Of relevance to Britain, Hydro has clearly stated that it will put its own house in order and remain a world force in nutrients.


The Kemira group wishes to reduce its reliance on fertiliser and is seeking joint ventures or alliances, and Terra remains lean,
mean and competitive but, like the others, loss making.


Significant reductions in capacity are expected soon and inventories will start to fall in a major shake up.


Against all of this must be placed an anticipated upsurge in demand. Lack of recent sales, reduction of farm stocks of fertiliser,
increased plantings, milk quota and set-aside figures all point to a “big” spring.

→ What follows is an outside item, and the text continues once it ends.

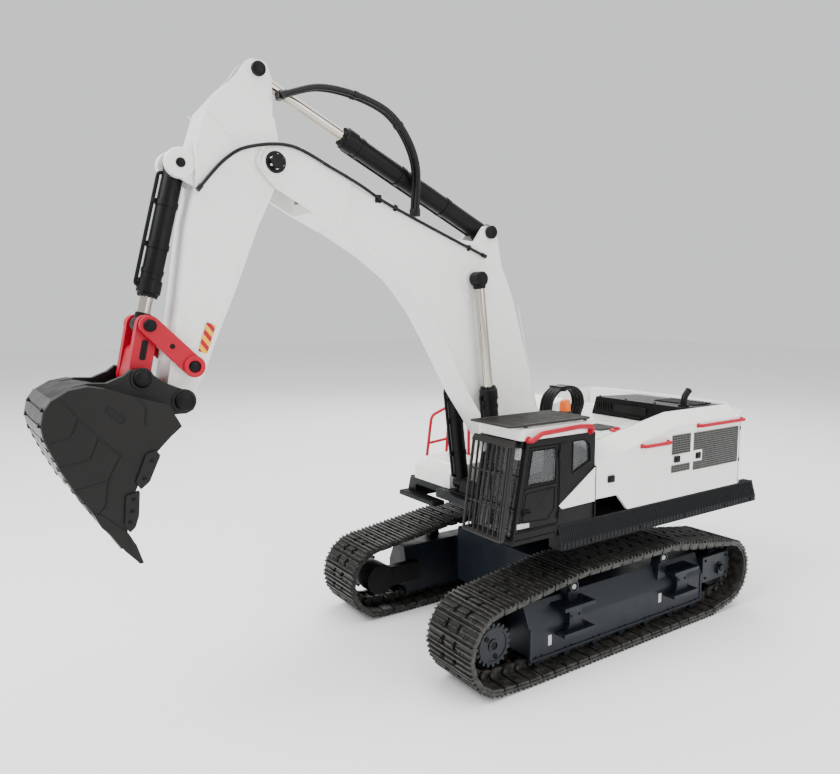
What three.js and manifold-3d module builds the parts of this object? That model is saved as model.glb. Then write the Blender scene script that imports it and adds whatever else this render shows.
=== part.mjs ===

Increased demand and reduced supply equals increased price.


But when and how much?


Already we are seeing prices creeping up and one would anticipate that the trade could well achieve its anticipated £90
tonne for AN in Jan/Feb.


If industry restructuring is as fundamental as forecast this could well rise to £95 + by May and £100 by the end of
2000.


The import situation is currently weak, depressed by lack of confidence and low prices, but as UK prices rise we could see an
increase in imports providing a lower price base to the market.


Fertiliser prices will therefore not have a run-away increase whilst the industry fights for survival.


Service and innovation are already badly hit and will disappear unless paid for directly by the customer.


Finally, before getting too despondent about price rises, it helps to put things into proportion. In 1985 AN was £133
tonne and Milk 14.5p per litre.


Fertiliser was as cost effective then as it will be in 2000, although we are unlikely to see those nitrogen prices for some time yet.


What we will witness is a return to normality.